If there had been panspermic, non-seeded life there, QUENTIAM should have known about it. QUENTIAM had had enough sensors in that star system to transmit detailed explosion data, including what Seliku had called “warping.” We had all asked QUENTIAM, Seliku and Bej and Camy and I and probably also the Mori, if the planet had held non-DNA-based life. It had said no. QUENTIAM could withhold information, but It could not lie.

Of course, if the panspermic life was very new, and in an isolated corner of the planet, it’s possible that QUENTIAM might not have known about it and Haradil had.

*Grow the bodies I specified, QUENTIAM.*

*I have already begun.

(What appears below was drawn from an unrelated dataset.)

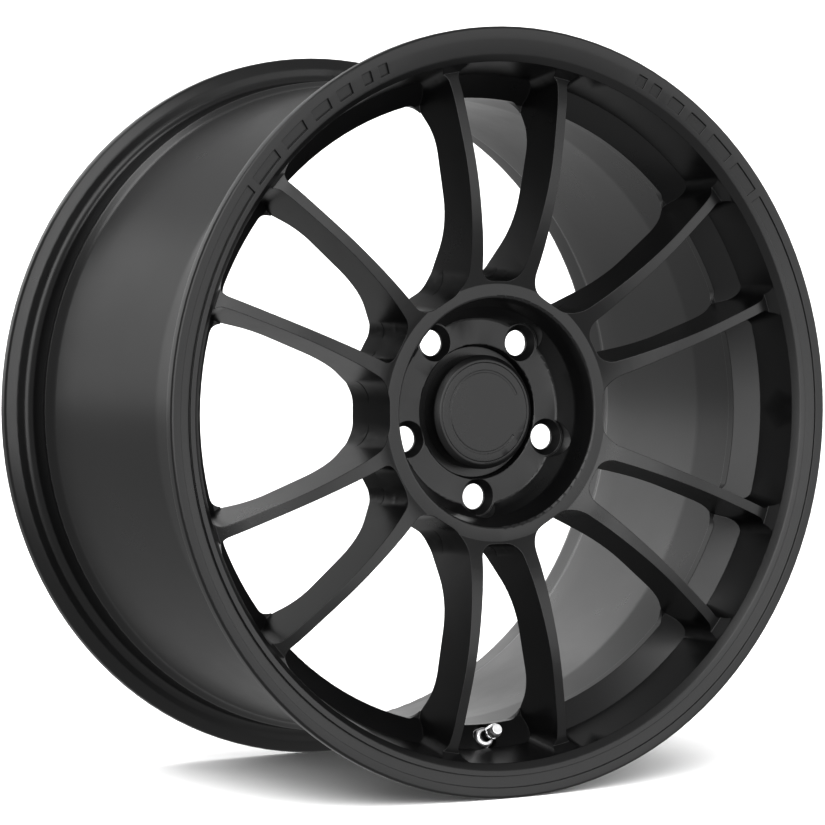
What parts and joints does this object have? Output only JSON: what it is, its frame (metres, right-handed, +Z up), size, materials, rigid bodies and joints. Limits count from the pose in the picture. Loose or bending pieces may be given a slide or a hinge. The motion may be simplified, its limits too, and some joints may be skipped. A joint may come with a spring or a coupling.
{
  "type": "car wheel rim",
  "caption": "Forged one-piece wheel rim with slim paired spokes, a stepped outer lip, a snap-in centre cap and a clamp-in tyre valve.",
  "frame": {"origin": "on the spin axis, half way between the two flange faces", "axes": "+Y along the spin axis from the outboard face to the car, +Z up, +X to the right seen from outboard; the valve is at the bottom"},
  "size_m": [0.497, 0.2626, 0.497],
  "materials": {
    "satin_black_paint": "satin black powder coat on forged aluminium",
    "black_plastic": "fine satin",
    "black_badge": "satin",
    "foam_tape": "matte foam",
    "spring_steel": "drawn wire",
    "dark_stem_metal": "black passivated",
    "black_rubber": "matte",
    "chrome": "polished",
    "brass": "bright",
    "red_seal": "smooth"
  },
  "bodies": {
    "wheel": {"wheel_forging": "satin_black_paint", "valve_stem": "dark_stem_metal", "valve_inner_grommet": "black_rubber", "valve_outer_grommet": "black_rubber", "valve_washer": "chrome", "valve_nut": "chrome", "core_swivel": "brass", "core_barrel": "brass", "core_barrel_gasket": "red_seal", "core_spring": "spring_steel", "core_spring_cup": "brass"},
    "centre_cap": {"cap_shell": "black_plastic", "cap_medallion": "black_badge", "cap_adhesive_pad": "foam_tape", "cap_spring_ring": "spring_steel"},
    "valve_pin": {"core_pin": "brass", "core_cup": "brass", "core_cup_gasket": "black_rubber"},
    "cap_seal": {"valve_cap_seal": "black_rubber"},
    "dust_cap": {"valve_cap": "chrome"}
  },
  "joints": [
    {"name": "centre_cap_pull", "type": "slide", "parent": "wheel", "child": "centre_cap", "axis": [0, -1, 0], "range_m": [0, 0.035], "deforming": ["cap_spring_ring"]},
    {"name": "valve_pin_push", "type": "slide", "parent": "wheel", "child": "valve_pin", "axis": [0, 0.9135, -0.4067], "range_m": [0, 0.0013], "stiffness_N_per_m": 600, "springref_m": -0.0015, "deforming": ["core_spring"]},
    {"name": "dust_cap_lift", "type": "slide", "parent": "wheel", "child": "cap_seal", "axis": [0, -0.9135, 0.4067], "range_m": [0, 0.00655]},
    {"name": "dust_cap_turn", "type": "hinge", "parent": "cap_seal", "child": "dust_cap", "pos_m": [0, -0.10107, -0.20857], "axis": [0, -0.9135, 0.4067], "range_deg": [0, 2970]}
  ],
  "couplings": [
    {"joint": "dust_cap_turn", "follows": "dust_cap_lift", "rad_per_m": 7915.8}
  ]
}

But, I repeat, you cannot get down to Paletej in them.*

*We can get as far as the t-hole above it.*

*Yes. It is a universal t-hole.*

*As they all should be.*

It didn’t answer. Uncrumpling the durable in my hand, the sheet of symbols I could not understand, I realized that probably Seliku could read them. She was a cosmologist. I went to look for my sisters, my other selves, my solace in this suddenly icy city by the soft sea.

* * *

By the time our bodies were ready, so was our shuttle. Nano-built on one of Calyx’s many orbitals, it was a sprawling thing, fragile as a flower except for the tough nano-maintained force shield that surrounded it. The shield was protection against stray meteors and other cosmic junk. The shuttle, which didn’t need to survive an atmospheric entry, didn’t need to be durable.

Our bodies did. They turned out to be pretty much as I’d envisioned, and not too different from the one I was wearing now except for being much lighter and less muscular. Short, two legs, four tentacles ending in superflexible digits. My current webbed feet had been replaced with tough feet with prehensile toes, complementing the prehensile tail, in case ˄17843 had plants large enough to climb. We weren’t sure what specific flora to expect there, and the Mori weren’t sharing information.

The new body’s ears could detect the widest possible range of sound waves; electromagnetic sensing was as good as feasible in a biological; smell was stronger than even in celwyns. A double layer of fine, shit-brown fur made us as weatherproof as we’d need to be for the temperature range, although at the upper end, we might be a bit uncomfortable.

“Not very pretty, are they,” Camy said, gazing at the full-grown bodies in their clear vats. “The faces are so flat.”

“You could have ordered modifications earlier,” I pointed out, “but you said you didn’t care.”

“I don’t care.”

Seliku said, “QUENTIAM, are you ready to begin uploads?”

“Yes.” Its deepest, most authoritative tone; It was offended.

“We’re ready, too.” But the co-vats had begun to assemble even before she finished speaking. I climbed into mine, lay down, and was instantly asleep.